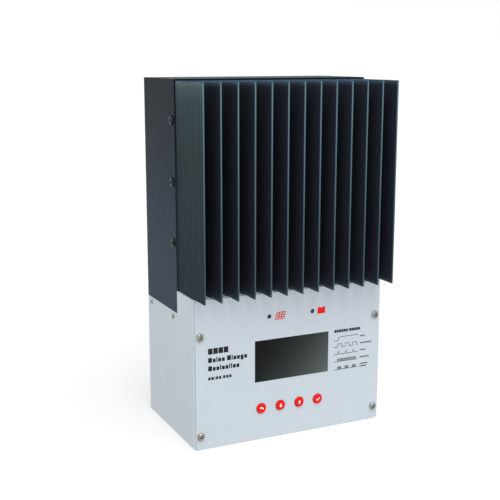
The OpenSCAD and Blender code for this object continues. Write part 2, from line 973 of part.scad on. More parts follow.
rear_chassis();
heat_sink();
lower_housing();
front_cover();
display_lens();
lens_gasket();
cover_screws();
cover_nuts();
sink_screws();
housing_screws();
housing_nuts();
display_board();
display_bezel();
display_cell();
display_backlight();
display_spacers();
display_screws();
status_lamps();
lamp_spacers();
switch_bodies();
button_back();
button_down();
button_up();
button_set();
plunger_back();
plunger_down();
plunger_up();
plunger_set();
display_plug();
ribbon_cable();
board_plug();
power_board();
board_spacers();
board_screws();
transistor_cases();
transistor_leads();
thermal_pads();
clamp_bars();
clamp_screws();
inductor_cores();
inductor_windings();
capacitor_cans();
current_shunts();
aux_transformer();
control_chip();
fuse_bodies();
fuse_holders();
heat_sensor();
terminal_board();
terminal_spacers();
terminal_board_screws();
terminal_block();
terminal_clamps();
terminal_screws();
busbars();
busbar_screws();
signal_terminal();
ground_stud();
ground_nut();
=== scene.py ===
import json
import math

import bmesh
import bpy
from mathutils import Matrix, Quaternion, Vector


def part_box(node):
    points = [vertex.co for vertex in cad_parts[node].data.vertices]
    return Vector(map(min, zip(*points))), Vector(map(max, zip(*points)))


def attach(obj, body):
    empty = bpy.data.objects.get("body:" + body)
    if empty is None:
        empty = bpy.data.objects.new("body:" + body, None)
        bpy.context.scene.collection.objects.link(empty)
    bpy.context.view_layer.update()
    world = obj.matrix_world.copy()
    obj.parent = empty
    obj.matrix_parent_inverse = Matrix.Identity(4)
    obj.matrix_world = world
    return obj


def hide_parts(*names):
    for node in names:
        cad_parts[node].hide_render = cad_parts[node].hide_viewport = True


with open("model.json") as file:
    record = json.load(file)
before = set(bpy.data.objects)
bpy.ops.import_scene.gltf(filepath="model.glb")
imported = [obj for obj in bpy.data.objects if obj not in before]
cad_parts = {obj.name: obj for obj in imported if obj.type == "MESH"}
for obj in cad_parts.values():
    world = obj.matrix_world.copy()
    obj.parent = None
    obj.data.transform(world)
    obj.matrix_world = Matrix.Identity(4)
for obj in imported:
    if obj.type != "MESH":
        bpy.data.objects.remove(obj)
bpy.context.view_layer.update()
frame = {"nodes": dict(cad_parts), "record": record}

# A wall-mounted solar charge controller. The CAD nodes give every place and size; this script
# gives them their surfaces, rounds the sheet metal and builds the ribbed heat sink, the screws,
# the buttons, the lamps and the printing. Lengths are metres unless a name says otherwise.

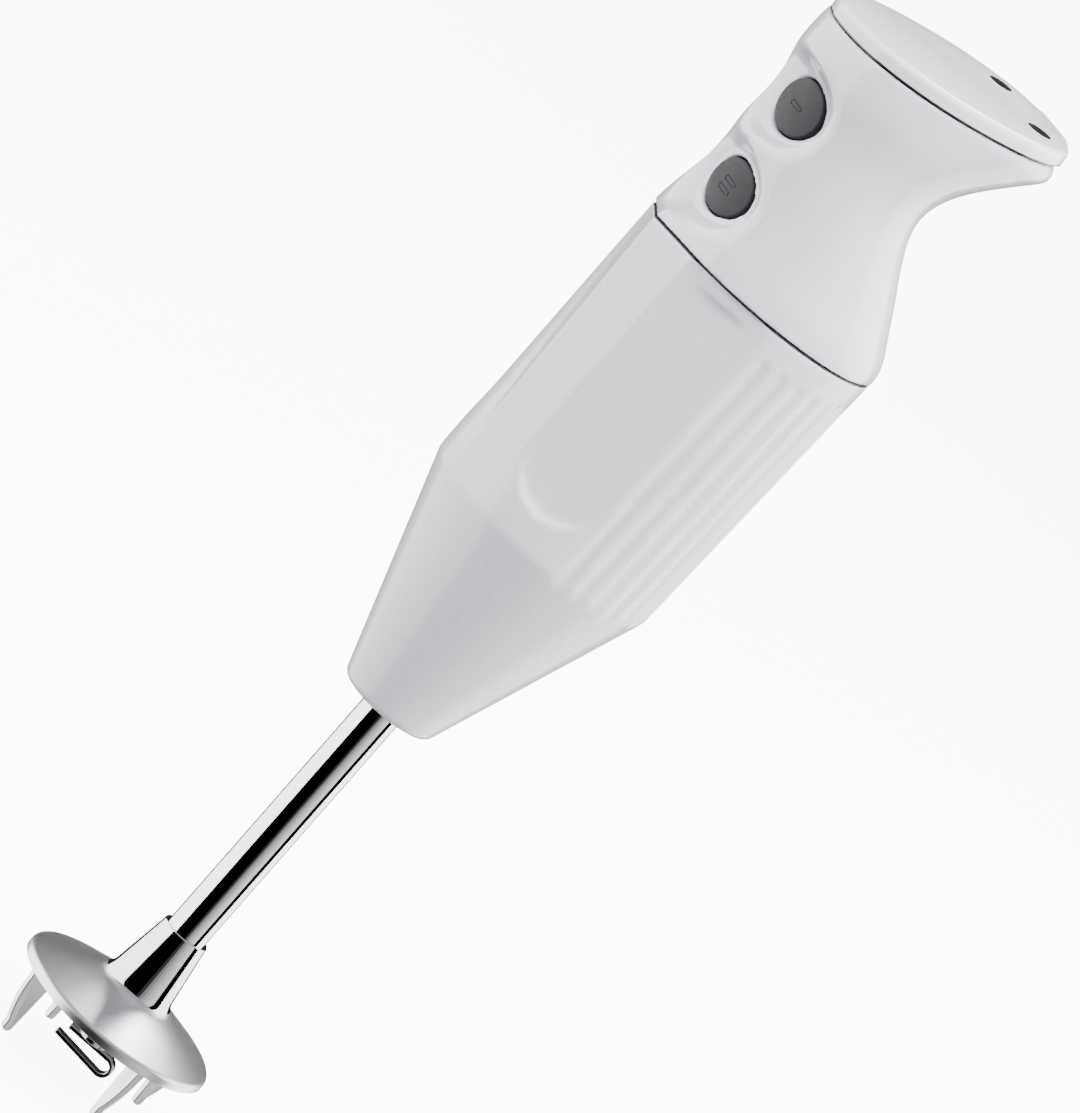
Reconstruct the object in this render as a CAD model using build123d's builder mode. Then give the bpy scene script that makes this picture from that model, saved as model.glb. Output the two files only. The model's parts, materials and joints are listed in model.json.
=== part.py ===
from build123d import *
import os
from math import cos, pi, radians, sin, sqrt

# Corded immersion blender: a hand-held motor housing with a handle and two speed buttons, a chromed
# wand, a bell guard with four feet and a push-on mixing tool.  Millimetres, +Z up along the wand's
# axis, tool end down.  The origin is on that axis, in the plane of the guard's lower rim.
# -Y is the front, where the buttons are, and +Y is the side of the handle's beak.

# ---- guard ----
GUARD_RADIUS = 28.5
GUARD_BAND = 2.2
GUARD_WALL = 1.8
GUARD_CONE_RISE = 7.1
COLLAR_HEIGHT = 19.3
COLLAR_TOP_WALL = 1.1
COLLAR_FOOT_RADIUS = 9.6
COLLAR_BLEND = 3.0
FOOT_LENGTH = 18.0
FOOT_DEPTH = 6.8
FOOT_TIP_DEPTH = 2.8
FOOT_THICKNESS = 2.2
FOOT_COUNT = 4
FOOT_INSET = 1.4
NOSE_RADIUS = 7.0
NOSE_BOTTOM = 4.0

# ---- wand ----
WAND_RADIUS = 5.6
WAND_WALL = 1.0
WAND_EXPOSED = 78.0
WAND_INSIDE = 21.0
DRIVE_SHAFT_RADIUS = 2.5
SPINDLE_RADIUS = 1.7
SEAL_HEIGHT = 3.6
BUSH_LENGTH = 12.0
FLANGE_RADIUS = 13.0
FLANGE_THICKNESS = 3.0
FLANGE_SCREW_CIRCLE = 9.6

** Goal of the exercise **
Write out again only the lines from the line containing "for node in" through the line containing "from math import cos, pi, radians, sin, sqrt", both included, exactly as they are.

** The result **
    for node in names:
        cad_parts[node].hide_render = cad_parts[node].hide_viewport = True


with open("model.json") as file:
    record = json.load(file)
before = set(bpy.data.objects)
bpy.ops.import_scene.gltf(filepath="model.glb")
imported = [obj for obj in bpy.data.objects if obj not in before]
cad_parts = {obj.name: obj for obj in imported if obj.type == "MESH"}
for obj in cad_parts.values():
    world = obj.matrix_world.copy()
    obj.parent = None
    obj.data.transform(world)
    obj.matrix_world = Matrix.Identity(4)
for obj in imported:
    if obj.type != "MESH":
        bpy.data.objects.remove(obj)
bpy.context.view_layer.update()
frame = {"nodes": dict(cad_parts), "record": record}

# A wall-mounted solar charge controller. The CAD nodes give every place and size; this script
# gives them their surfaces, rounds the sheet metal and builds the ribbed heat sink, the screws,
# the buttons, the lamps and the printing. Lengths are metres unless a name says otherwise.

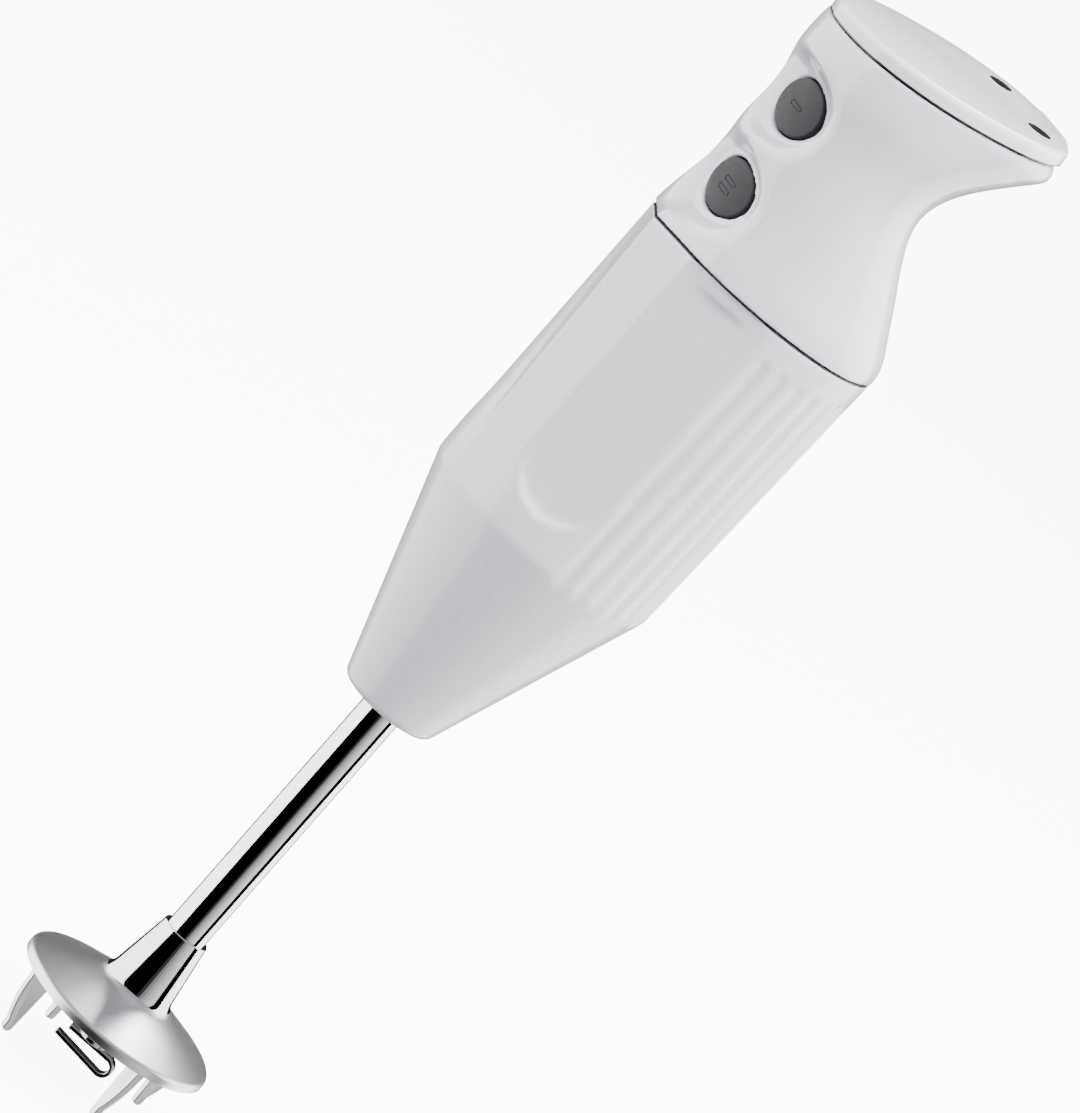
Reconstruct the object in this render as a CAD model using build123d's builder mode. Then give the bpy scene script that makes this picture from that model, saved as model.glb. Output the two files only. The model's parts, materials and joints are listed in model.json.
=== part.py ===
from build123d import *
import os
from math import cos, pi, radians, sin, sqrt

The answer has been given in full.